THE RAILWAY arrived in the mid-nineteenth century. The Sixmilebridge station assumed something of the role that the Ballintlea quays must have had a century earlier. The railway yard was often busy with people and on a fair day cattle were transported by rail to Limerick, Ennis and further afield. The railway service has long since finished and the station no longer services its original purpose.

ROSMANAGHER TOWER HOUSE was built by Shane, the son of Donogh Mac Namara, in 1548. The castle was listed in 1580 as the property of the Earl of Thomond. By the time Bunratty came under siege in 1646 Rosmanagher had a magnificent park containing 3,000 deer and the countryside was heavily wooded. It was garrisoned by parliamentarian troops during the ensuing war. It was surrendered by Captain Hunt and his small group of musketeers on May 13th, 1646. Abraham Dester got a lease of Rosmanagher castle and two ploughlands in 1675 and as the Dester family prospered they changed their surname to D'Esterre. The castle fell into disrepair when the D'Esterres built Rosmanagher House.

ROSMANAGHER BRIDGE AND TOLL GATE were built by Henry D'Esterre in 1784 at his own expense. The large inscription stone on the bridge commemorates this piece of engineering. D'Esterre owned extensive lands in the region and the Ratty River hindered both farming and communication, especially as the nearest bridge was at Sixmilebridge. Despite objections that the structure would interfere with navigation on the river, Henry D'Esterre built his bridge and then tried to recover his costs by erecting toll gates on the western side of the river. Daniel O' Connell refused to pay the toll according to local tradition and this was the reason given for his famous duel with Captain John D'Esterre. The duel, in which O'Connell killed his opponent, took place in Kildare on February 1st, 1815.

CAPPAGH CASTLE was inhabited in 1580 by John Mac Namara but became the property of the Earl of Thomond when the Mac Namaras lost their patrimony. During the siege of Bunratty it was held by Parliamentarian forces under a Colonel Mac Adam and a Sergeant Morgan. They surrendered to the confederate Catholics on May 13th, 1646. The castle was afterwards converted into a windmill, at which the Earl's tenants were obliged to get their corn ground. The structure has now disappeared except for a few stones.
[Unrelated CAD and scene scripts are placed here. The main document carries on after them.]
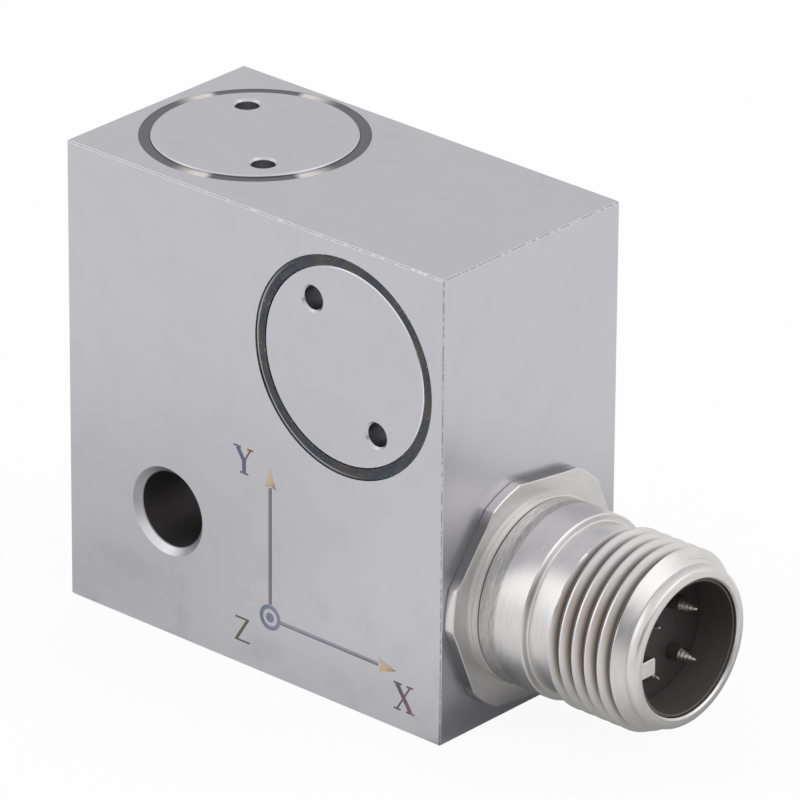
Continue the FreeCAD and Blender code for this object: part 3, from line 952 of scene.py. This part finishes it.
    def key(self) -> np.ndarray:
        """The key rib as a bar along the axis: a rounded outline between two flat ends."""
        root = (self.socket_radius + self.lip_radius) / 2
        near, far = -root, -self.socket_radius + self.key_height
        half, edge = self.key_width / 2, self.key_edge
        outline = rounded([(near, -half), (far, -half), (far, half), (near, half)], {1: edge, 2: edge})
        middle = outline.mean(axis=0)
        high, low = self.mouth - self.key_recess, self.mouth - self.key_length
        shares = ((0.0, low), (1.0, low), (1.0, high - edge / 2), (1.0 - edge / 2 / half, high), (0.0, high))
        flat = np.zeros((len(outline), 1))
        return np.stack([np.hstack([middle + (outline - middle) * s, flat + h]) for s, h in shares])

    def build(self, finish: bpy.types.Material) -> bpy.types.Object:
        """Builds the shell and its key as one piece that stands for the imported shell."""
        skin = Skin()
        self.surface(skin, self.angles())
        skin.add(self.station.place(self.key()))
        piece = skin.build("connector_shell_turned", finish, self.sharp_angle)
        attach(piece, BODY)
        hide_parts("connector_shell")
        return piece


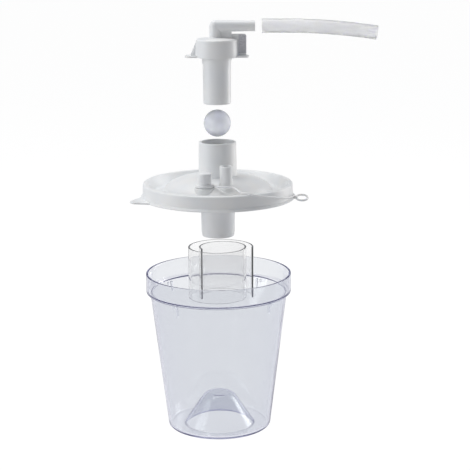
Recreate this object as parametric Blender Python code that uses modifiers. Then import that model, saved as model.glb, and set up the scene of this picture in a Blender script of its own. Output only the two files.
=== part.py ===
"""Suction collection canister with a float-ball shut-off, as an exploded assembly (metres, +Z up).

The pieces stand apart on the canister's axis in the order in which they go together, from the bottom:
the clear canister, the scroll-shaped splash guard, the push-on lid, the float ball and the elbow
connector, with its short hose pulled off beside it. The origin is on the canister's axis, on the plane
that its base stands on. The hose lies along +X and the lid's two ports are on its -Y side.
"""

import math

import bmesh
import bpy
from mathutils import Matrix, Vector

GAP = 0.0003  # left between pieces that touch
ROUND = 40  # flats round the large turned pieces
SMALL_ROUND = 20  # flats round the tubes and ports
WELD = 1e-6

# The canister: a tapered cup with a wide band round its mouth and a hollow cone in its floor.
JAR_HEIGHT = 0.1470
BAND_RADIUS = 0.0669
BAND_FOOT = 0.1295
SHOULDER_RADIUS = 0.0632
FOOT_RADIUS = 0.0477
JAR_WALL = 0.0018
CONE_RADIUS = 0.0325
CONE_HEIGHT = 0.0305
CONE_CROWN_RADIUS = 0.0135
RIB_ANGLE = 51.0
RIB_TOP = 0.1278
RIB_LENGTHS = (0.0090, 0.0030)
RIB_SPACING = 0.0042
RIB_THICKNESS = 0.0010
RIB_DEPTH = 0.0012

# The splash guard: an open scroll of three half circles, given as centre on X and radius.
GUARD_BOTTOM = 0.1237
GUARD_HEIGHT = 0.0474
GUARD_WALL = 0.0016
GUARD_INNER = (0.0040, 0.0210)
GUARD_FRONT = (-0.0010, 0.0260)
GUARD_OUTER = (0.0023, 0.0293)
GUARD_CURL = 25.0
GUARD_LAP = 8.0

# The lid: a push-on skirt, a moat, a domed deck, a chimney above and a drop tube below.
LID_WALL = 0.0016
RIM_TOP = 0.2317
SKIRT_BOTTOM = 0.2179
SKIRT_RADIUS = 0.0686
SKIRT_BORE = 0.06735
FLANGE_RADIUS = 0.0703
CREST_INNER = 0.0644
CHANNEL_INNER = 0.0647
MOAT_FLOOR = 0.2230
MOAT_RADIUS = 0.0585
DECK_RADIUS = 0.0495
DECK_TOP = 0.2376
CHIMNEY_TOP = 0.2689
CHIMNEY_RADIUS = 0.01695
CHIMNEY_FOOT_RADIUS = 0.0174
CHIMNEY_BORE = 0.01505
DROP_BOTTOM = 0.1819
DROP_RADIUS = 0.01565
DROP_BORE = 0.0137
FIN_REACH = 0.0330
FIN_BOTTOM = 0.2198
FIN_THICKNESS = 0.0015
LIFT_TAB_TIP = (-0.0814, -0.0316)
LIFT_TAB_ROUND = 0.0065
LIFT_TAB_ARC = (0.0680, 182.5, 212.8)

# The two ports on the front of the deck.
PORT_Y = -0.0370
BOSS_TOP = 0.2339
TALL_PORT_X = 0.0078
TALL_PORT_RADIUS = 0.00565
TALL_PORT_TOP = 0.2530
TALL_PORT_BORE = 0.0034
TALL_BOSS_RADIUS = 0.0074
CAP_X = -0.0112
CAP_RADIUS = 0.0060
CAP_TOP = 0.2468
CAP_BORE = 0.0046
CAP_COLLAR_RADIUS = 0.0082
CAP_COLLAR_HEIGHT = 0.0025
NIPPLE_RADIUS = 0.0042
NIPPLE_BORE = 0.0026
NIPPLE_TOP = 0.2446

# The tether, from the port cap over the rim to the pull ring.
STRAP_RADIUS = 0.0008
RING_BAND = 0.0010
RING_CENTRE = (0.0764, -0.0090, 0.2186)
RING_HALF = (0.0052, 0.0060)
RING_TILT = 14.0
RING_ROOT = ((0.0706, -0.0120, 0.2174), (0.0722, -0.0060, 0.2200))
RING_ANCHOR = ((0.0679, -0.0130, 0.2182), (0.0702, -0.0050, 0.2215))

# The float ball, and the elbow connector that it seals.
BALL_RADIUS = 0.0122
BALL_HEIGHT = 0.2858
PLUG_BOTTOM = 0.3036
PLUG_RADIUS = 0.0124
PLUG_ROOT_RADIUS = 0.0129
PLUG_BORE = 0.0107
COLLAR_RADIUS = 0.0133
COLLAR_BOTTOM = 0.3412
COLLAR_SLOPE = 0.12
CAP_BOTTOM_Z = 0.3453
CAP_TOP_Z = 0.3615
CAP_CROWN = 0.0014  # how far the roof bulges up in the middle
CAP_OUTER = 0.0192
CAP_TAPER = 0.0007
CAP_INNER = 0.0175
CAP_ROOF = 0.0018
EAR_TIP = 0.0286
EAR_HALF_WIDTH = 0.0080
EAR_THICKNESS = 0.0016
GRIP_TIP = 0.0265
GRIP_TOP = 0.3659
GRIP_THICKNESS = 0.0016
GRIP_BORDER = 0.0019
FIN_TIP = 0.0240
SPOUT_X = -0.00110
SPOUT_Z = 0.3729
SPOUT_RADIUS = 0.00535
SPOUT_TIP_RADIUS = 0.0046
SPOUT_TIP_X = 0.0343
SPOUT_BORE = 0.0032
BAND_TIP_RADIUS = 0.00485
BAND_TIP_LENGTH = 0.0040
WEB_END = 0.0134

# The hose, pulled off the spout.
HOSE_RADIUS = 0.00625
HOSE_BORE = 0.0053
HOSE_ROUTE = (  # x and z of its middle line, straight off the spout and then slowly down
    (0.0404, 0.3729), (0.0477, 0.3729), (0.0551, 0.3729), (0.0624, 0.3729), (0.0697, 0.3728),
    (0.0770, 0.3726), (0.0844, 0.3723), (0.0917, 0.3719), (0.0990, 0.3714), (0.1064, 0.3708),
    (0.1137, 0.3701), (0.1210, 0.3693), (0.1283, 0.3684), (0.1357, 0.3674), (0.1430, 0.3663),
)


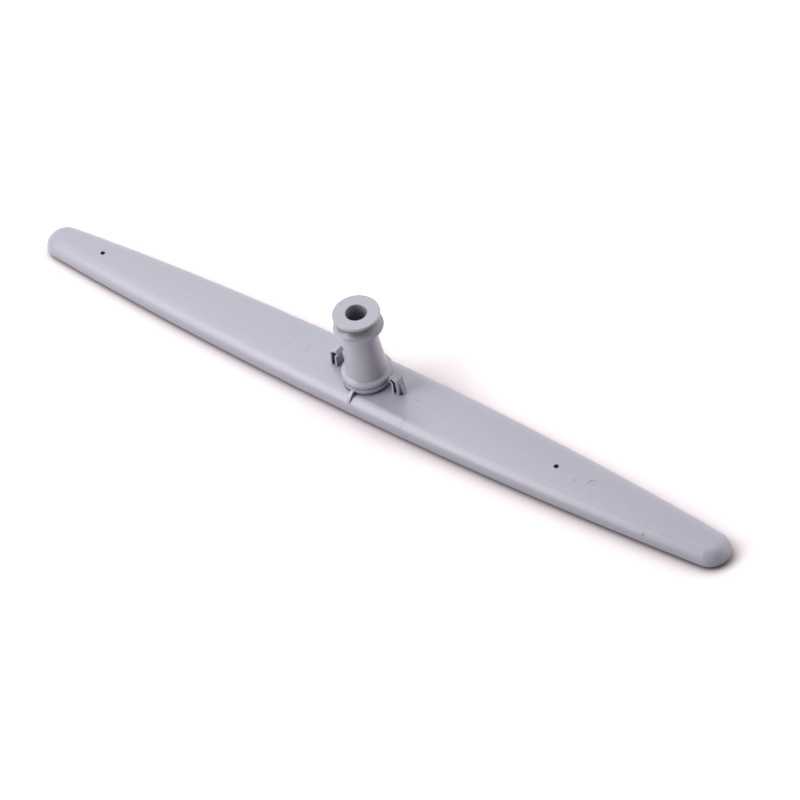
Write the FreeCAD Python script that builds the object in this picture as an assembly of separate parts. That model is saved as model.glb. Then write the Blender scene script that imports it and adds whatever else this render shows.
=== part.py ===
import FreeCAD, Part
import math
import os

# Dishwasher spray arm, lying on its jet face as it would on a table.
# Millimetres. X runs along the arm, Z goes up through the feed stem, Z zero is the table.
# Three mouldings: the upper shell with hub and clips, the lower shell with the jets,
# and the feed stem that turns in the hub.

# Arm outline and crown
arm_length = 461.0
arm_width = 39.4
tip_radius = 10.9
crown_height = 13.0
crown_drop_to_tips = 2.9
across_radius = 130.0
edge_round = 7.0
wall = 2.0

# Seam between the shells
rim_height = 2.8
plate_bottom = 0.9
plate_thickness = 1.8
seam_set_back = 0.35
lip_fit = 0.1
lip_thickness = 1.3
lip_height = 2.2
plate_round = 1.6

# Hub on the upper shell
hub_radius = 13.9
hub_ring_bottom = 14.1
hub_ring_top = 17.05
hub_ring_round = 0.7
hub_neck_radius = 12.6
hub_bore_radius = 11.0
sleeve_depth = 0.6

# Gussets in front of and behind the hub
gusset_thickness = 1.8
gusset_top = 14.9
gusset_shoulder = (16.9, 12.9)
gusset_toe = (18.8, 8.5)

# Clips beside the hub, each a closed hook with a buttress behind it
clip_width = 5.4
clip_width_spread = 0.4
clip_foot = 18.85
clip_leg = 0.95
clip_back = 22.5
clip_back_spread = 0.6
clip_back_leg = 0.8
clip_shoulder_height = 23.1
clip_ledge_height = 20.4
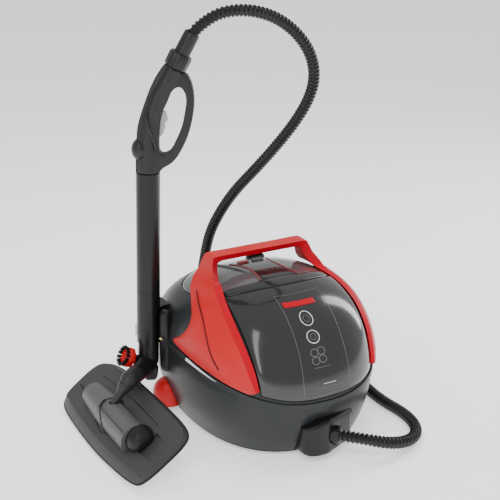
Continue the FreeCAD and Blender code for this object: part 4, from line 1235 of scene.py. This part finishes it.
def area_light(name, spot, target, size, power, size_y=None, mirrored=True):
    data = bpy.data.lights.new(name, "AREA")
    data.energy = power
    data.size = size
    if size_y:
        data.shape = "RECTANGLE"
        data.size_y = size_y
    lamp = bpy.data.objects.new(name, data)
    bpy.context.scene.collection.objects.link(lamp)
    lamp.visible_glossy = mirrored
    lamp.location = spot
    lamp.rotation_euler = (Vector(target) - Vector(spot)).to_track_quat("-Z", "Y").to_euler()


CAMERA_TURN = math.radians(-29.0)
CAMERA_RISE = math.radians(20.0)
CAMERA_DISTANCE = 1.867
CAMERA_LENS = 80.7
CAMERA_SENSOR = 36.0
CAMERA_TARGET = place((-18.6, 0.0, 286.5))


def camera():
    data = bpy.data.cameras.new("camera")
    data.lens = CAMERA_LENS
    data.sensor_width = CAMERA_SENSOR
    spot = bpy.data.objects.new("camera", data)
    bpy.context.scene.collection.objects.link(spot)
    offset = Vector((math.sin(CAMERA_TURN) * math.cos(CAMERA_RISE),
                     -math.cos(CAMERA_TURN) * math.cos(CAMERA_RISE), math.sin(CAMERA_RISE)))
    spot.location = CAMERA_TARGET + offset * CAMERA_DISTANCE
    spot.rotation_euler = (-offset).to_track_quat("-Z", "Y").to_euler()
    bpy.context.scene.camera = spot


def studio():
    world = bpy.data.worlds.new("studio")
    world.use_nodes = True
    background = world.node_tree.nodes["Background"]
    background.inputs["Color"].default_value = (1, 1, 1, 1)
    background.inputs["Strength"].default_value = 0.7
    bpy.context.scene.world = world
    centre = (0.05, 0.0, 0.2)
    area_light("key", (-0.9, -1.7, 2.3), centre, 1.6, 40.0, mirrored=False)
    area_light("left_strip", (-1.5, -1.05, 1.3), centre, 0.34, 12.0, size_y=2.2)
    area_light("right_strip", (1.85, 0.25, 1.0), centre, 0.36, 16.0, size_y=1.7)
    area_light("top", (0.1, 0.6, 2.0), centre, 1.2, 24.0, mirrored=False)


red_bow()
flash_grooves()
smoked_window()
window_print()
accent_strips()
crown()
melt_cad()
soften_cad()
elbow()
dock_column()
round_brush()
release_lever()
gun_fittings()
floor_brush()
cloth_pad()
floor()
studio()
camera()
BALLYCULLEN CASTLE, was built around 1430 by John Mac Namara. The building is now in poor condition although it served as a constabulary station during the nineteenth century.

THE O'GARNEY RIVER is tidal to Ballintlea, the site of the famous oil mills. In 1664 Thomas Green and John Cooper first entered articles for making oil here. Boats regularly used the river as far as this point and goods were transported by road from Ballintlea to Sixmilebridge. In 1730 the bricks to build Mount Ievers were brought up the river by boat to this point and then passed from hand to hand to the site, a further mile and a half away. The boat then returned to Holland with a cargo of oil from the mill.

Mount Ievers HouseMOUNT IEVERS is a tall, early eighteenth century, three-story, seven bay house with two fronts, one of stone, the other of brick. Built on the site of an earlier tower house, the house was completed by Henry Ievers around 1736, possibly to a design by the architect William Rothery. Description in 1681.

HENRY IEVERS, the founder of the Ievers dynasty in Clare, arrived in Ireland as a barristers clerk before the 1641 rebellion. By the time of his death in 1691 he had become one of the wealthiest landowners in the county, having acquired an estate of 6,000 profitable Irish acres, besides a further enormous area of waste and leasehold. Throughout his career he seems to have exploited a number of public offices in order to enrich himself. In 1643 he was Collector of revenue for Clare and Galway but this was hardly a lucrative post as the Confederates controlled both counties. In 1661 he was Collector of the subsidy for Clare and this post may have provided him with an opportunity to acquire wealth in some measure.